## What the exercise asks
Repeat exactly what appears from the opening line of the listing to the line with "plate_fit = 0.05; // [0.04:0.01:0.06]", inclusive.

-- Begin Material for this exercise --

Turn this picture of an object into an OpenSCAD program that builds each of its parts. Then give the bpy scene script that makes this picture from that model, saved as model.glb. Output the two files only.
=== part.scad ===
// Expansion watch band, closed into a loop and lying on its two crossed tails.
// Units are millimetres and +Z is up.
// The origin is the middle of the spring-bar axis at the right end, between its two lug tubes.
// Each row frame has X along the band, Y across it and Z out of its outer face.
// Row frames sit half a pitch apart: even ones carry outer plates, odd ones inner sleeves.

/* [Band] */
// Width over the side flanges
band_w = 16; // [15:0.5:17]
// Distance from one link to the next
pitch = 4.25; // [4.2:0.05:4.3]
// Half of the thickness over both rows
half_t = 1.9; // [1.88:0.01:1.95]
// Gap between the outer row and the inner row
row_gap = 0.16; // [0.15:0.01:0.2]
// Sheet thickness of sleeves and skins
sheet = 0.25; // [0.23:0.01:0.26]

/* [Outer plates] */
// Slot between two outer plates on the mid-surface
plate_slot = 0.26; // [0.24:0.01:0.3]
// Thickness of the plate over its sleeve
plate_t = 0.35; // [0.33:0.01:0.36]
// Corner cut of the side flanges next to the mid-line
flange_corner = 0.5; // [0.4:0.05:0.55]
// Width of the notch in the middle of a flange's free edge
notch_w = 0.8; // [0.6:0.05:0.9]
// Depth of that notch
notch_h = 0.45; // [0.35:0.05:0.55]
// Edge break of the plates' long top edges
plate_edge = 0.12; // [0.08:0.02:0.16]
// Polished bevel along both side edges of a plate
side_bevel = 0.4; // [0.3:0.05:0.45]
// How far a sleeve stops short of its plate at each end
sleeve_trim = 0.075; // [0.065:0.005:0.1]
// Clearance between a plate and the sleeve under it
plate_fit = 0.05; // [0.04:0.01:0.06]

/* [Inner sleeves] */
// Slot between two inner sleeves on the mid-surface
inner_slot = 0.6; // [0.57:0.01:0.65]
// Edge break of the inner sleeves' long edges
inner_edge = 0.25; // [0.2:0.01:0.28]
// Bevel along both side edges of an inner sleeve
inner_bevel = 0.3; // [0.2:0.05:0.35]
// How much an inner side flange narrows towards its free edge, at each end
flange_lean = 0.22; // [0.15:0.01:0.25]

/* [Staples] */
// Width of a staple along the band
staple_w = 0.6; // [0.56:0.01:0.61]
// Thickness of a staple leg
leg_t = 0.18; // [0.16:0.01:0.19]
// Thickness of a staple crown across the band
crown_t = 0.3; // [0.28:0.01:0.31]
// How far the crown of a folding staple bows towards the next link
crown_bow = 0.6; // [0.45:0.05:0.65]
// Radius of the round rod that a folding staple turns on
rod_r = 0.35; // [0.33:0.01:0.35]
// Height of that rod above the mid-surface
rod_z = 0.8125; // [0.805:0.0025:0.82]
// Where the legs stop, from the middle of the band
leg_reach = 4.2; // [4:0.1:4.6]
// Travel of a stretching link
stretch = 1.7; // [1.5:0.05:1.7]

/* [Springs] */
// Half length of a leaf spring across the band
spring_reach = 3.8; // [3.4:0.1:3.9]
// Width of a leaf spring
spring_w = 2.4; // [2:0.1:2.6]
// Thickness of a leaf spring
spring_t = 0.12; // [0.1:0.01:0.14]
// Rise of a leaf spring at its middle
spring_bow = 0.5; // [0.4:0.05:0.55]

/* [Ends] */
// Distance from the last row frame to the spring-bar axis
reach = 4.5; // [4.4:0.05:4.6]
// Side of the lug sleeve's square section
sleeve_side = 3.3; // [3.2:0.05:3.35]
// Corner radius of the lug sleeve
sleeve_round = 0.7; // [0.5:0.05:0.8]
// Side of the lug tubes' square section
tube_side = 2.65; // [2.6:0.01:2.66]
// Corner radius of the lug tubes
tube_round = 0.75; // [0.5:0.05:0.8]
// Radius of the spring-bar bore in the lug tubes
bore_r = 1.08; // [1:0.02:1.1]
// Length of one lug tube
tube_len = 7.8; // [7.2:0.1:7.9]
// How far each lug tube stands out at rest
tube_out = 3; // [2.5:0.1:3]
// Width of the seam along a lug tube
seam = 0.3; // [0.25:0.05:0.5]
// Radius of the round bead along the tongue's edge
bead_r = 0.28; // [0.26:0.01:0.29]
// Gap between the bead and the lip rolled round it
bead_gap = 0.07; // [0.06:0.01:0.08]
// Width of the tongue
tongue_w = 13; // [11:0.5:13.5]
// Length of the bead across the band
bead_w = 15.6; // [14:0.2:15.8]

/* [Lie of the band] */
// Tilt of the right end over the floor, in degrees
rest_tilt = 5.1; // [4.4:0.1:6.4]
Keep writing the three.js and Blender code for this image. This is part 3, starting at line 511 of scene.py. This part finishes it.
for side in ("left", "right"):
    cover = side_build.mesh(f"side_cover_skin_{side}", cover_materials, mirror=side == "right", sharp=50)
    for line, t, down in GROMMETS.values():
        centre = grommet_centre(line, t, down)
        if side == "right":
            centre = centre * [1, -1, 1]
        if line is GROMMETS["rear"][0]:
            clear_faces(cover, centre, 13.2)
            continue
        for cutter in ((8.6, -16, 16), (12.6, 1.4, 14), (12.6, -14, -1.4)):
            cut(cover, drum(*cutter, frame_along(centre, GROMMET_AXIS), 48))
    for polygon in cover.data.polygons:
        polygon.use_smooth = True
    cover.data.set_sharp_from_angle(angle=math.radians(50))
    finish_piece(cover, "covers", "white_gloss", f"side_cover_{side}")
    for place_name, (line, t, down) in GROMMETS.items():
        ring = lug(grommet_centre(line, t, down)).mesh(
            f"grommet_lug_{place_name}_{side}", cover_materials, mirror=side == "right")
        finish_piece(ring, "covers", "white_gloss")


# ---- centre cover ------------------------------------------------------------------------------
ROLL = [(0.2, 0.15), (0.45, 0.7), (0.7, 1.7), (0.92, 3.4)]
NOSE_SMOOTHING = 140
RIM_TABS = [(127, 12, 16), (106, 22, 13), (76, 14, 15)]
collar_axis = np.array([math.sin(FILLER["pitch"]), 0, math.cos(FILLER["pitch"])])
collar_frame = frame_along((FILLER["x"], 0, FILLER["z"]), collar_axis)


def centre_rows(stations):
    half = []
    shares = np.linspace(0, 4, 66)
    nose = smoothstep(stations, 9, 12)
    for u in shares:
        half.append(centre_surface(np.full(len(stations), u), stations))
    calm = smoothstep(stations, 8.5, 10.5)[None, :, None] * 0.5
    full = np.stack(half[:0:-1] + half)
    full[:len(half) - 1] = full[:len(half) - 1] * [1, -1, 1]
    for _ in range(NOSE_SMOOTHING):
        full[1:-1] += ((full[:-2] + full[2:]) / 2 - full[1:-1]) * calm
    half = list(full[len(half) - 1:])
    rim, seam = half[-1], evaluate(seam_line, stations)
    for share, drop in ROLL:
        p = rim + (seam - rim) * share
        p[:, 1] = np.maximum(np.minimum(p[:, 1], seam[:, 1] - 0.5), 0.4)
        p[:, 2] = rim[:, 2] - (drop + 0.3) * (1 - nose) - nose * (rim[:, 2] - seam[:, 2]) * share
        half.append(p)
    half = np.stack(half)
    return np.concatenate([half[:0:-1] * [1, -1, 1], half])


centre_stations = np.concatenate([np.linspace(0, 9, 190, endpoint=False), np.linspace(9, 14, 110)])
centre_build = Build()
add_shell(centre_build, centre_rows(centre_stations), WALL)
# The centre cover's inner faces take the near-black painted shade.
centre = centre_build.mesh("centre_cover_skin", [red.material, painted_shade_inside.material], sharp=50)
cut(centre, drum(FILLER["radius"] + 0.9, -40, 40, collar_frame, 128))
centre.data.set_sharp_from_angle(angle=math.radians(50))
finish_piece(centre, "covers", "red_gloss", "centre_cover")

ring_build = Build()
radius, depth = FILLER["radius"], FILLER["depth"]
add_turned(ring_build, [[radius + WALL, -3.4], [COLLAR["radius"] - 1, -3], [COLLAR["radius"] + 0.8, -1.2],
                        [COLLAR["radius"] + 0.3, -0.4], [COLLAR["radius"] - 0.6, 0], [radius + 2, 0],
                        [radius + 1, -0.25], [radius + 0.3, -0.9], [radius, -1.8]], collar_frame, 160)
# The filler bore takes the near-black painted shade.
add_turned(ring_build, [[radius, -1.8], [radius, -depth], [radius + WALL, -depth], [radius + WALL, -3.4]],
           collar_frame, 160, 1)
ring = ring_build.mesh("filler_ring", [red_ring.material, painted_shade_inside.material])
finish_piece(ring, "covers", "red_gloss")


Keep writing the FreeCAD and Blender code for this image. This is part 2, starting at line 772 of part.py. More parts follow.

-- End Material for this exercise --

## Task result
Turn this picture of an object into an OpenSCAD program that builds each of its parts. Then give the bpy scene script that makes this picture from that model, saved as model.glb. Output the two files only.
=== part.scad ===
// Expansion watch band, closed into a loop and lying on its two crossed tails.
// Units are millimetres and +Z is up.
// The origin is the middle of the spring-bar axis at the right end, between its two lug tubes.
// Each row frame has X along the band, Y across it and Z out of its outer face.
// Row frames sit half a pitch apart: even ones carry outer plates, odd ones inner sleeves.

/* [Band] */
// Width over the side flanges
band_w = 16; // [15:0.5:17]
// Distance from one link to the next
pitch = 4.25; // [4.2:0.05:4.3]
// Half of the thickness over both rows
half_t = 1.9; // [1.88:0.01:1.95]
// Gap between the outer row and the inner row
row_gap = 0.16; // [0.15:0.01:0.2]
// Sheet thickness of sleeves and skins
sheet = 0.25; // [0.23:0.01:0.26]

/* [Outer plates] */
// Slot between two outer plates on the mid-surface
plate_slot = 0.26; // [0.24:0.01:0.3]
// Thickness of the plate over its sleeve
plate_t = 0.35; // [0.33:0.01:0.36]
// Corner cut of the side flanges next to the mid-line
flange_corner = 0.5; // [0.4:0.05:0.55]
// Width of the notch in the middle of a flange's free edge
notch_w = 0.8; // [0.6:0.05:0.9]
// Depth of that notch
notch_h = 0.45; // [0.35:0.05:0.55]
// Edge break of the plates' long top edges
plate_edge = 0.12; // [0.08:0.02:0.16]
// Polished bevel along both side edges of a plate
side_bevel = 0.4; // [0.3:0.05:0.45]
// How far a sleeve stops short of its plate at each end
sleeve_trim = 0.075; // [0.065:0.005:0.1]
// Clearance between a plate and the sleeve under it
plate_fit = 0.05; // [0.04:0.01:0.06]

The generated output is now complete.